Abondant dans le même sens, Nadir Lakhdari a évoqué «un précédent judiciaire» et qualifié d’«anormal» que l’on interroge des magistrats sur des instructions verbales. Pour l’avocat, «la crédibilité de la justice est foulée aux pieds. Kouninef a vidé ses mandats d’arrêt et a été laissé en liberté. Où est le préjudice ? Pourquoi n’avez-vous pas poursuivi l’ancien ministre de la Justice (Ndlr : Belkacem Zeghmati), qui a réquisitionné les forces de l’ordre contre les magistrats à l’intérieur de la cour d’Oran ?» 
 

La défense de Tayeb Benhachem, a été très succincte. Pour elle, le mis en cause agissait comme «simple courroie de transmission» entre le ministre et les magistrats, et ce, «dans le cadre de ses prérogatives». Et de demander : «Pourquoi ces magistrats qui disent avoir subi des pressions et des menaces ne se sont pas constitués partie civile dans ce procès ?» 
 

Avant de lever l’audience, le président a donné la parole aux prévenus. D’abord à Tayeb Louh, qui, en s’adressant au procureur, a déclaré : «J’étais procureur et il m’arrivait de réclamer la relaxe ou l’application de la loi lorsque je constatais que le dossier était gonflé. 

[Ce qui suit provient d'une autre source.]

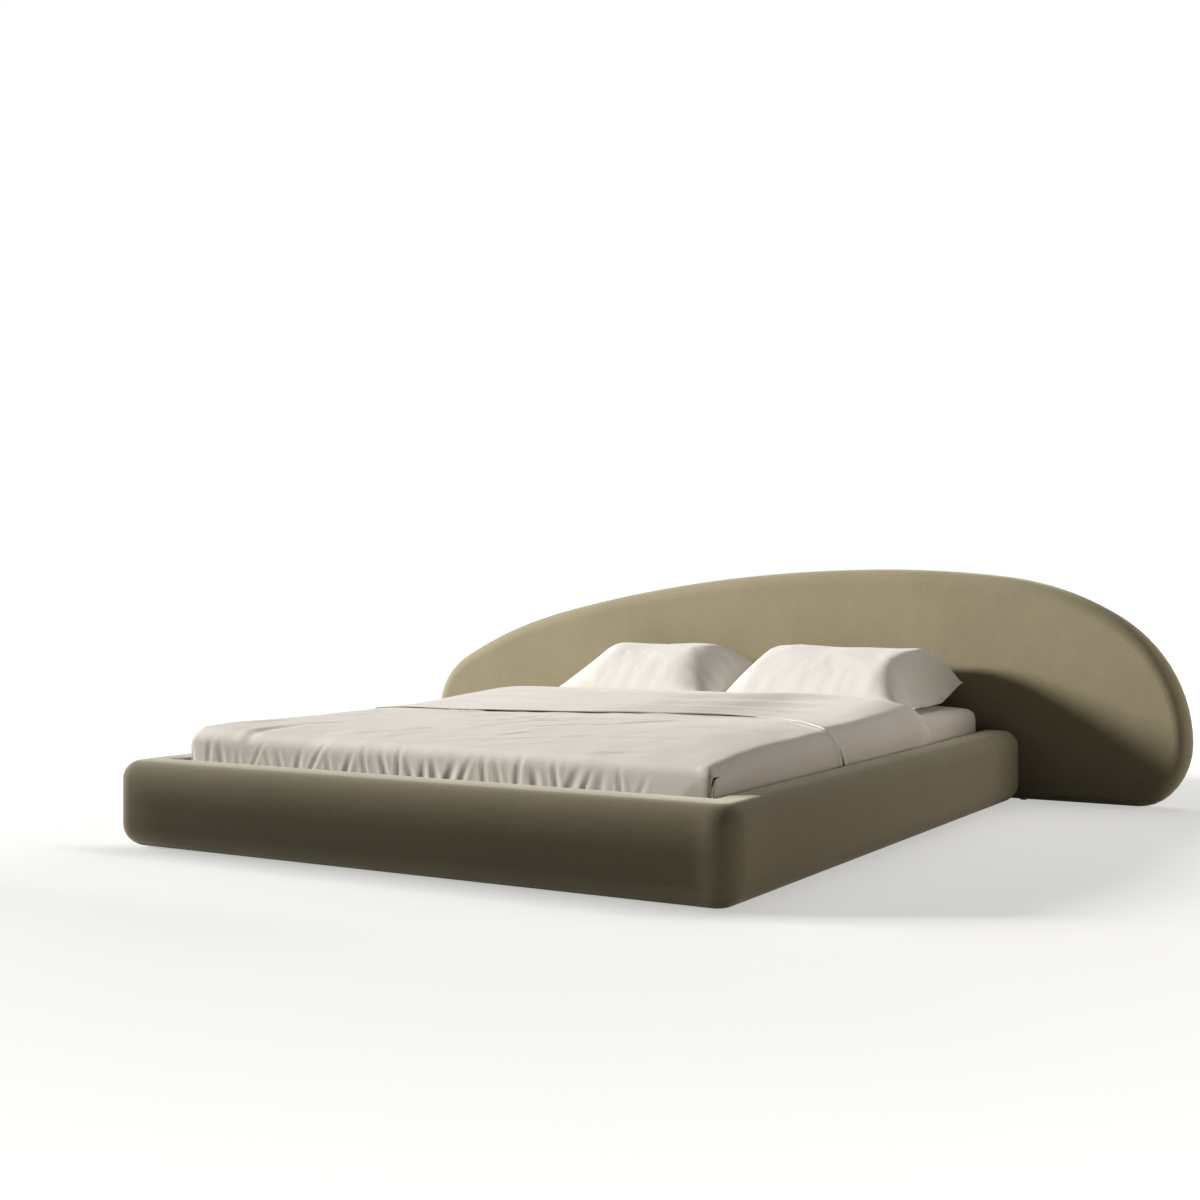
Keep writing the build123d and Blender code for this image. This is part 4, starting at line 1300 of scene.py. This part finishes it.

Dans cette affaire, mon collègue le procureur n’a pas apporté de preuves pour argumenter sa demande de 10 ans de prison. Celui qui a engagé l’action publique a ouvert les portes de l’enfer sur l’Algérie. J’ai vécu longtemps dans les rouages de l’Etat. Notre pays a toujours été visé et continue à l’être.» Il s’est tourné vers le juge : «Je vous prie, je vous prie et je vous prie de lever cette injustice qui s’abat sur moi, à l’âge de 71 ans, après 41 ans de service.» 
 

Très irrité, Tarek-Noah Kouninef a demandé au tribunal de le voir comme «un simple justiciable», avant de clamer : «Je suis parti à Mostaganem pour régler un contentieux avec la justice. Je ne suis pas responsable de ce qui s’est passé. Je ne connais ni les magistrats ni l’inspecteur général.» Tayeb Benhachem réclame la relaxe en disant : «Comment puis-je payer une amende d’un million de dinars réclamée par le parquet alors que je n’ai qu’un euro et 26 000 DA sur mes comptes ?». Le verdict sera connu le 7 mars.